Watson and McLeod note the use of a "searcher-figure" in Patrick, and by extension the narrator of the story, who act as observers finding "'truths'" in order to construct a cohesive history representative of all the parts that created it.

Devi draws on Ondaatje's use of converging narratives to uncover the vastly different experiences of immigrants in Canada, and symbolize the overarching issue of how their unofficial history is erased from the official histories.

Scholar Tessa Wotherspoon provides a feminist animal studies analysis of the novel, arguing it explores the parallel exploitation of masculine labour and non-human animals in early 20th-century Toronto. The reading highlights the multispecies nature of industrial work, where men and animals (cattle, mules, pit horses) jointly endure dangerous, violent labour for projects like Commissioner Harris's waterworks. This interpretation contends the novel subverts dominant Western masculinity. Characters like Patrick Lewis and Nicholas Temelcoff begin with isolated, risk-taking masculinity defined by their work. Their relationships with women and growing sensitivity to animal suffering, however, transform their gender performance. A key symbolic moment occurs in the leather tannery, where dyers leap into vats with animal skins, a scene read as a visual "merging of two oppressed groups."

== Themes and motifs ==
The novel's title is taken from a line in The Epic of Gilgamesh, following the death of Enkidu. It is located in the epigraph as "I will let my hair grow long for your sake, I will wander through the wilderness in the skin of a lion," echoing the theme of converging voices re-telling history. Diogenes is quoted at the climax of the third act, "[i]n a rich man's house there is nowhere to spit except in his face." Earlier in the third act, the character Caravaggio is described as keeping a dog to assist him in his burglaries because he does not trust anyone else. Throughout the book, light (from a lantern, flaming cattails and other sources) and darkness plays heavily in the context of the main characters and development of the plot, i.e., illumination of the Finnish loggers, moonlight, when Caravaggio is learning to become a thief in total darkness, Patrick's removal of the lamp when breaking into the water plant, the lights being turned off during the final dialogue between Patrick and Harris. The color blue is also mentioned often, especially during Caravaggio's escape from prison to help him camouflage himself against the blue prison roof. The idea of demarcation is emphasized by Caravaggio to Patrick.
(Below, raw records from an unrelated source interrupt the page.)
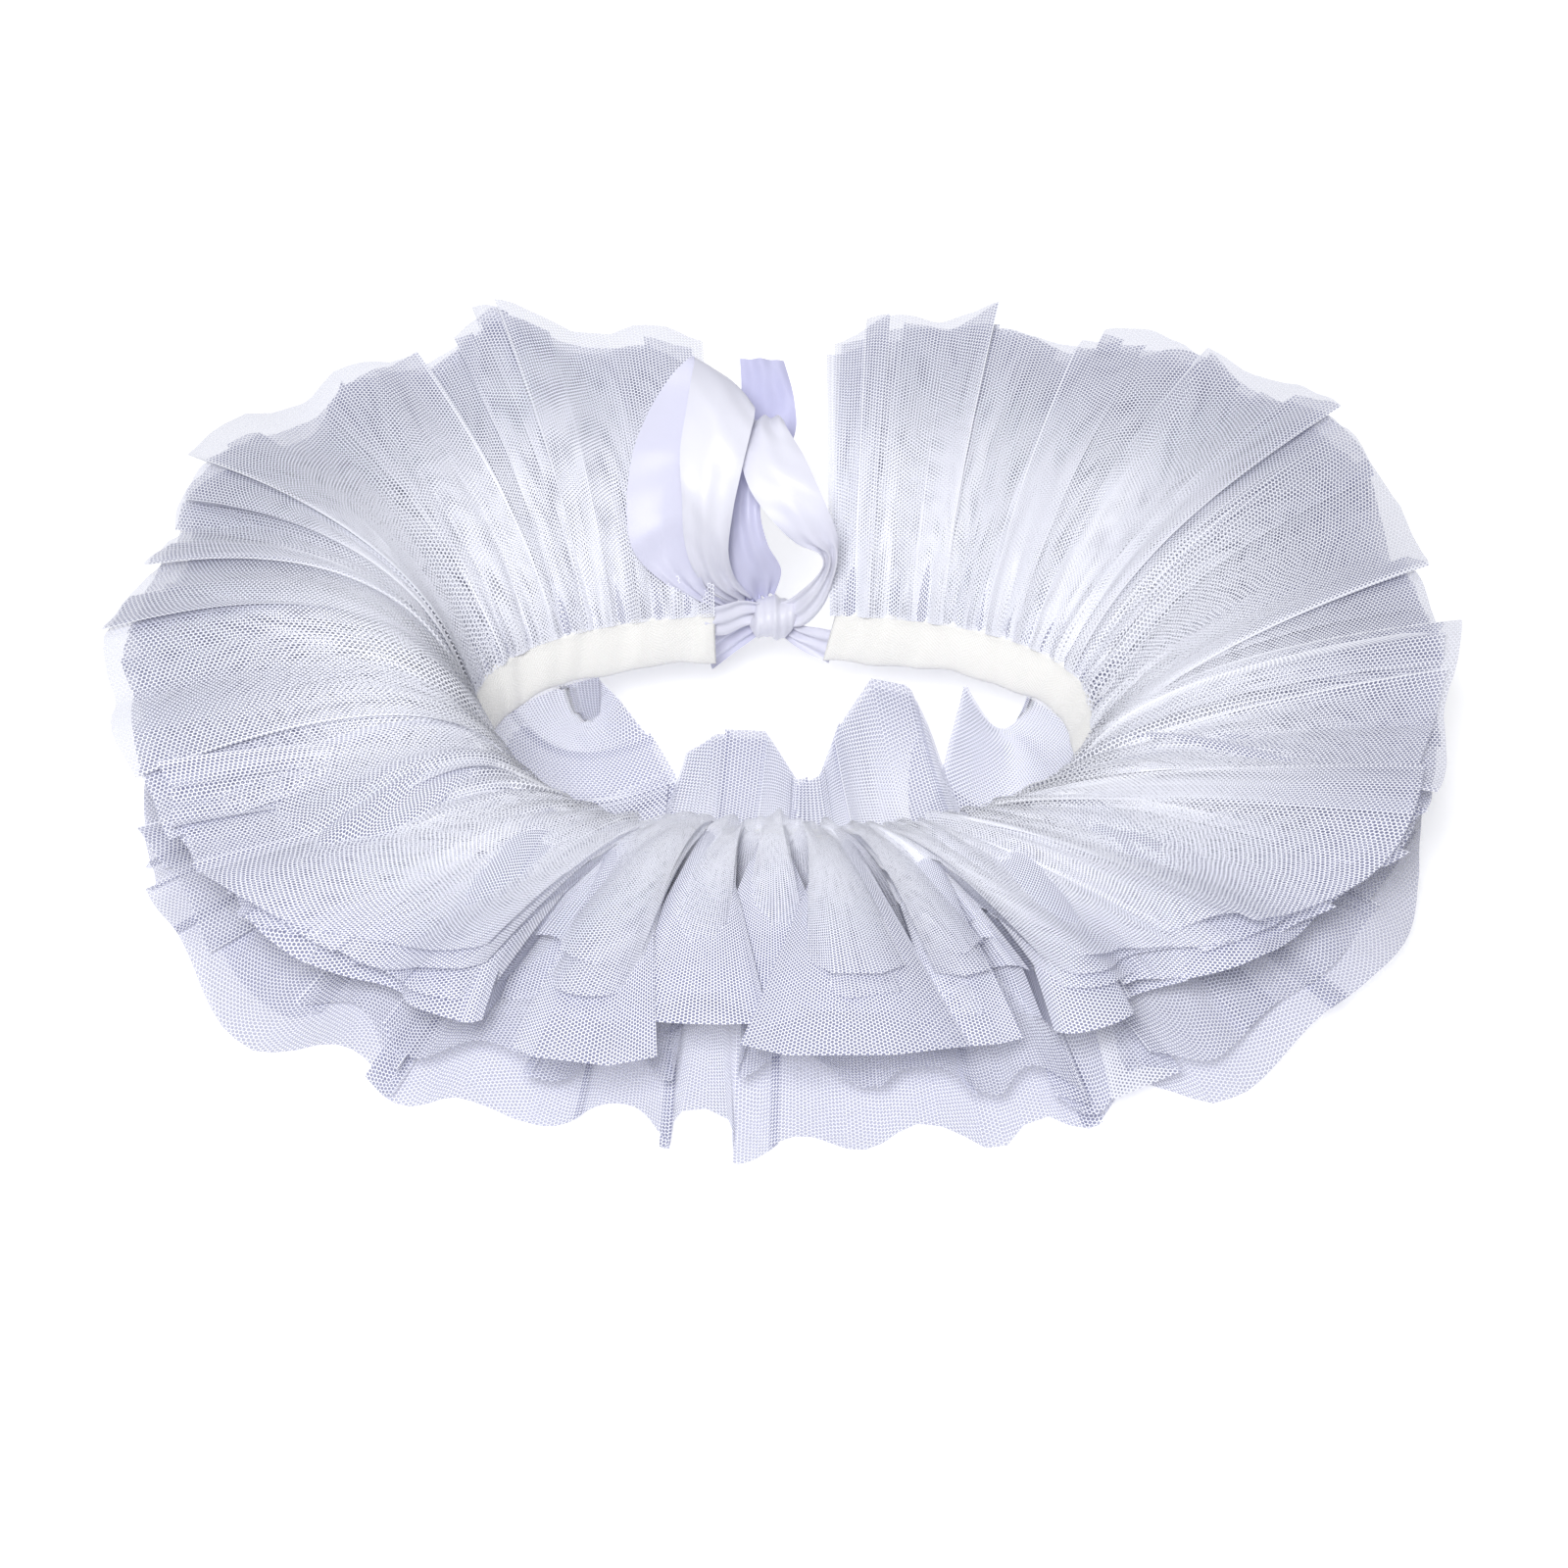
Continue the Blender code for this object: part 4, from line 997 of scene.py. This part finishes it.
def add_camera(settings):
    camera = bpy.data.cameras.new("camera")
    camera.sensor_width = 36.0
    camera.lens = settings.lens
    camera.clip_start = 0.01
    view = bpy.data.objects.new("camera", camera)
    aim = Vector(CAMERA_AIM)
    rise = settings.camera_elevation
    away = Vector((0.0, -math.cos(rise), math.sin(rise)))
    view.location = aim + away * settings.camera_distance
    view.rotation_euler = (math.pi / 2.0 - rise, 0.0, 0.0)
    bpy.context.scene.collection.objects.link(view)
    bpy.context.scene.camera = view


# ---------------------------------------------------------------------------------------------- add-on


class CollarSettings(bpy.types.PropertyGroup):
    """Sizes and colours of the collar's cloths."""

    net_pitch: bpy.props.FloatProperty(
        name="Net pitch", description="Distance between neighbouring holes of the net", default=0.00106,
        min=0.0002, unit="LENGTH")
    net_thread: bpy.props.FloatProperty(
        name="Net thread", description="Width of the net's threads: higher is wider", default=-0.66,
        min=-1.5, max=3.0)
    net_color: bpy.props.FloatVectorProperty(
        name="Net colour", description="Colour of the net", default=(0.92, 0.93, 1.0), subtype="COLOR")
    # Painted shade: the dark colour put in the net's holes, and how densely it fills them.
    net_painted_shade_color: bpy.props.FloatVectorProperty(
        name="Net painted shade colour", description="Colour in the holes of plies that lie in the shade of others",
        default=(0.29, 0.30, 0.46), subtype="COLOR")
    net_shade: bpy.props.FloatProperty(
        name="Net shade", description="How dense that shade is in the holes", default=0.60, min=0.0, max=1.0)
    cotton_color: bpy.props.FloatVectorProperty(
        name="Cotton colour", description="Colour of the binding", default=(0.88, 0.87, 0.84),
        subtype="COLOR")
    satin_color: bpy.props.FloatVectorProperty(
        name="Satin colour", description="Colour of the ribbon", default=(0.76, 0.76, 0.84),
        subtype="COLOR")
    # Painted shade: the ribbon's colour where it lies in shade.
    satin_shade_color: bpy.props.FloatVectorProperty(
        name="Satin shade colour", description="Colour of the ribbon where it lies in shade",
        default=(0.50, 0.50, 0.74), subtype="COLOR")
    band_height: bpy.props.FloatProperty(
        name="Binding height", description="Height of the folded binding", default=0.013, unit="LENGTH")
    band_thickness: bpy.props.FloatProperty(
        name="Binding thickness", description="Thickness of the folded binding", default=0.0024,
        unit="LENGTH")


class StageSettings(bpy.types.PropertyGroup):
    """Floor, light and camera."""

    floor_color: bpy.props.FloatVectorProperty(
        name="Floor colour", description="Colour of the floor", default=(0.90, 0.90, 0.90),
        subtype="COLOR")
    floor_glow: bpy.props.FloatProperty(
        name="Floor glow", description="Light that the floor gives off by itself", default=0.42, min=0.0)
    world_light: bpy.props.FloatProperty(
        name="Room light", description="Strength of the light from all round", default=0.32)
    key_light: bpy.props.FloatProperty(
        name="Front light", description="Power of the soft light from the front", default=16.0, unit="POWER")
    top_light: bpy.props.FloatProperty(
        name="Top light", description="Power of the soft light from above", default=3.0, unit="POWER")
    lens: bpy.props.FloatProperty(
        name="Lens", description="Focal length in millimetres on a 36 mm wide sensor", default=107.5)
    camera_distance: bpy.props.FloatProperty(
        name="Camera distance", description="Distance from the collar", default=1.15, unit="LENGTH")
    camera_elevation: bpy.props.FloatProperty(
        name="Camera elevation", description="Height of the view above level", default=math.radians(42.0),
        subtype="ANGLE")


class COLLAR_OT_stage(bpy.types.Operator):
    """Add the floor, the studio light and the camera"""

    bl_idname = "ruff_collar.add_stage"
    bl_label = "Add stage"

    def execute(self, context):
        build_stage(context.scene.ruff_stage)
        return {"FINISHED"}


class COLLAR_OT_binding(bpy.types.Operator):
    """Add the cotton neck binding"""

    bl_idname = "ruff_collar.add_binding"
    bl_label = "Add binding"

    def execute(self, context):
        build_binding(context.scene.ruff_collar)
        return {"FINISHED"}


class COLLAR_OT_lower_net(bpy.types.Operator):
    """Add the plies of the lower ruffle"""

    bl_idname = "ruff_collar.add_lower_net"
    bl_label = "Add lower net"

    def execute(self, context):
        build_lower_net(context.scene.ruff_collar)
        return {"FINISHED"}


class COLLAR_OT_inner_net(bpy.types.Operator):
    """Add the net that lies inside the neck"""

    bl_idname = "ruff_collar.add_inner_net"
    bl_label = "Add inner net"

    def execute(self, context):
        build_inner_net(context.scene.ruff_collar)
        return {"FINISHED"}


class COLLAR_OT_upper_net(bpy.types.Operator):
    """Add the plies of the upper ruffle"""

    bl_idname = "ruff_collar.add_upper_net"
    bl_label = "Add upper net"

    def execute(self, context):
        build_upper_net(context.scene.ruff_collar)
        return {"FINISHED"}


class COLLAR_OT_bow(bpy.types.Operator):
    """Add the ties, loops and tails of the satin bow"""

    bl_idname = "ruff_collar.add_bow"
    bl_label = "Add bow"

    def execute(self, context):
        build_bow(context.scene.ruff_collar)
        return {"FINISHED"}


class COLLAR_OT_knot(bpy.types.Operator):
    """Add the knot of the satin bow"""

    bl_idname = "ruff_collar.add_knot"
    bl_label = "Add knot"

    def execute(self, context):
        build_knot(context.scene.ruff_collar)
        return {"FINISHED"}


OPERATORS = (
    COLLAR_OT_stage, COLLAR_OT_binding, COLLAR_OT_lower_net, COLLAR_OT_inner_net, COLLAR_OT_upper_net,
    COLLAR_OT_bow, COLLAR_OT_knot,
)


class COLLAR_PT_pieces(bpy.types.Panel):
    """Pieces of the ruff collar"""

    bl_label = "Ruff collar"
    bl_space_type = "VIEW_3D"
    bl_region_type = "UI"
    bl_category = "Ruff collar"

    def draw(self, context):
        for operator in OPERATORS:
            self.layout.operator(operator.bl_idname)
        for settings in (context.scene.ruff_collar, context.scene.ruff_stage):
            box = self.layout.box()
            for name in settings.__annotations__:
                box.prop(settings, name)


CLASSES = (CollarSettings, StageSettings, *OPERATORS, COLLAR_PT_pieces)


def register():
    for each in CLASSES:
        bpy.utils.register_class(each)
    bpy.types.Scene.ruff_collar = bpy.props.PointerProperty(type=CollarSettings)
    bpy.types.Scene.ruff_stage = bpy.props.PointerProperty(type=StageSettings)


def unregister():
    del bpy.types.Scene.ruff_stage
    del bpy.types.Scene.ruff_collar
    for each in reversed(CLASSES):
        bpy.utils.unregister_class(each)


def main():
    register()
    bpy.ops.ruff_collar.add_stage()
    bpy.ops.ruff_collar.add_binding()
    bpy.ops.ruff_collar.add_lower_net()
    bpy.ops.ruff_collar.add_inner_net()
    bpy.ops.ruff_collar.add_upper_net()
    bpy.ops.ruff_collar.add_bow()
    bpy.ops.ruff_collar.add_knot()


if __name__ == "__main__":
    main()
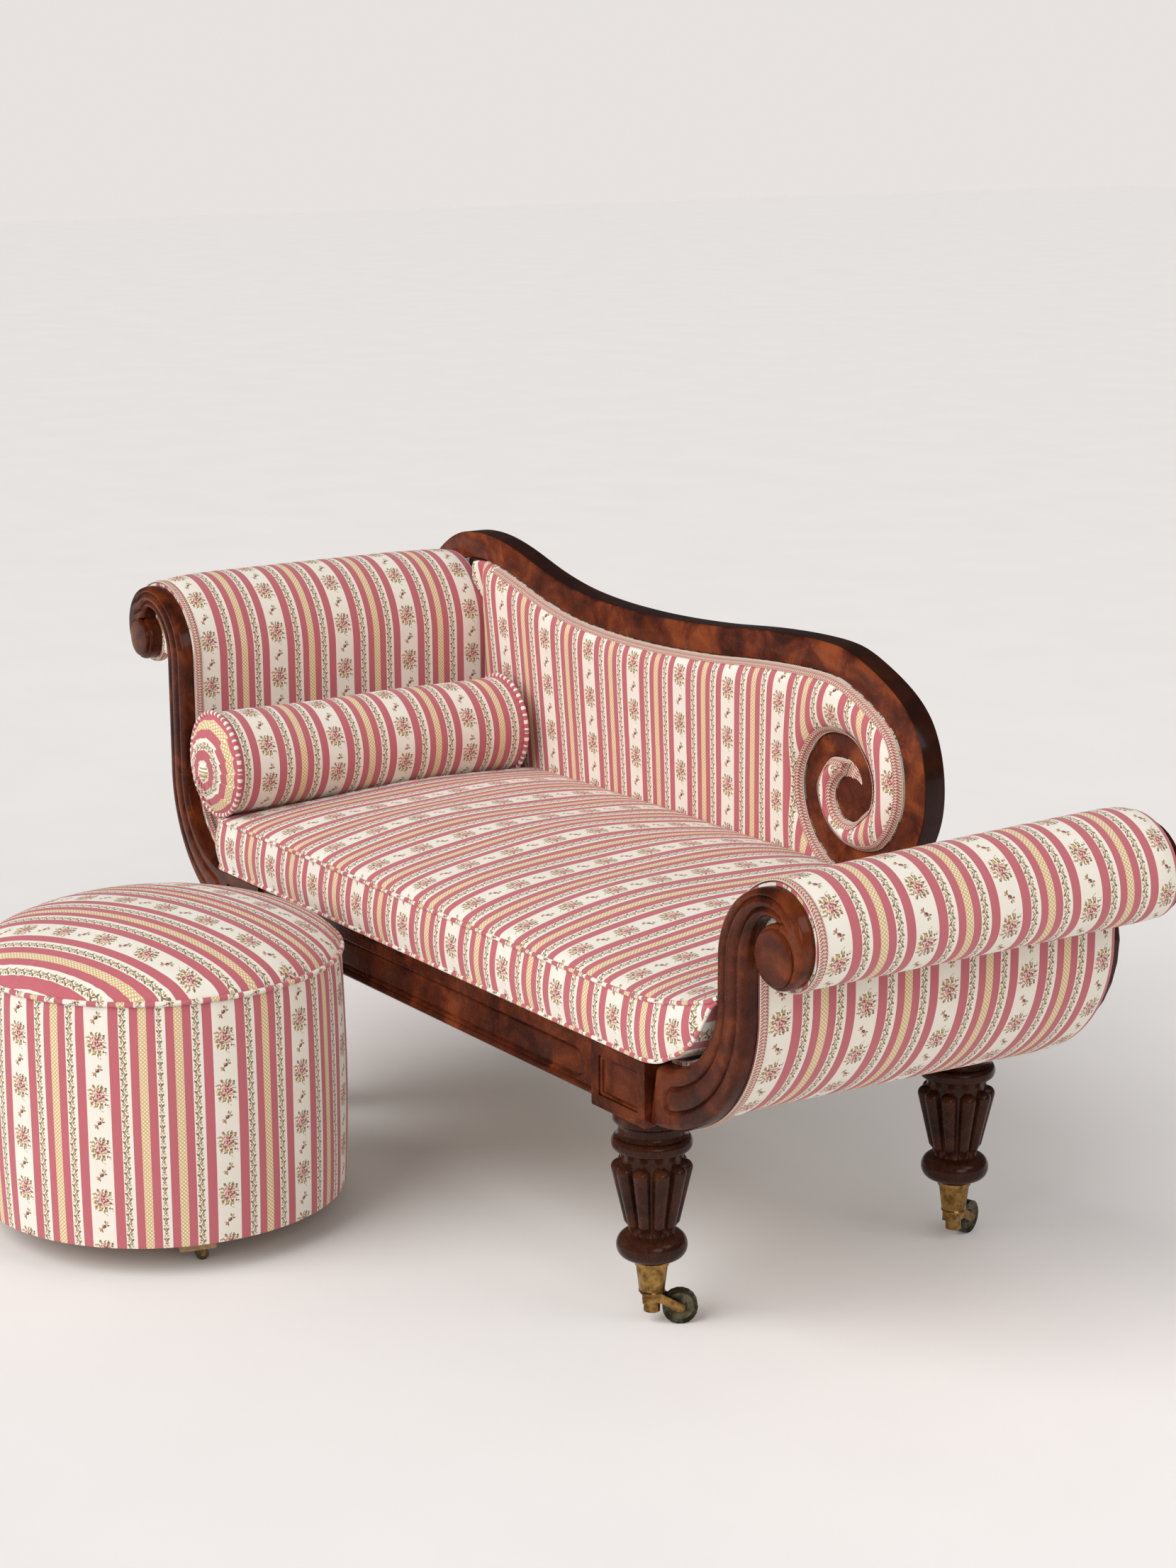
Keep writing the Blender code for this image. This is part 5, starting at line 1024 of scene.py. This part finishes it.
def bolster():
    half, middle = (ROLL_BACK - ROLL_FRONT) / 2, (ROLL_BACK + ROLL_FRONT) / 2
    seam = half - 0.010
    turn = np.linspace(0.0, math.tau, 253)

    def around(radius, y, angle=turn, x=ROLL_X, z=ROLL_Z):
        return joined(x + radius * np.cos(angle), y, z + radius * np.sin(angle))

    place, uv = [], []
    for y in np.linspace(-seam, seam, 71):
        near = (seam - abs(y)) / 0.012
        pucker = 0.0009 * math.exp(-near) * np.sin(turn * 46 + 2 * np.sin(turn * 5))
        place.append(around(ROLL_R - 0.0010 + 0.0010 * math.sin(y * 21) + pucker, middle + y))
        uv.append(joined((middle + y - ROLL_FRONT - ROLL_FLORAL) * 1.04 + FLORAL_CENTRE, turn * ROLL_R))
    patches = [(place, uv)]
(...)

==Awards and recognition==
- Nominated for the 1987 Governor General's Award for English Language Fiction.
- In the Skin of a Lion championed by Steven Page, won the 2002 edition of Canada Reads.
- The City of Toronto Archives prepared a special tour of its collection of historic photos, taken by Arthur Goss, tailored for students reading In the Skin of a Lion, as Ondaatje's research for the novel was influenced by studying the photos.
- In 2009, a passage from "The Bridge" was placed at the Bloor Street Viaduct in Toronto, becoming the inaugural "bookmark" for Project Bookmark Canada, and marking the beginning of Canada's literary trail.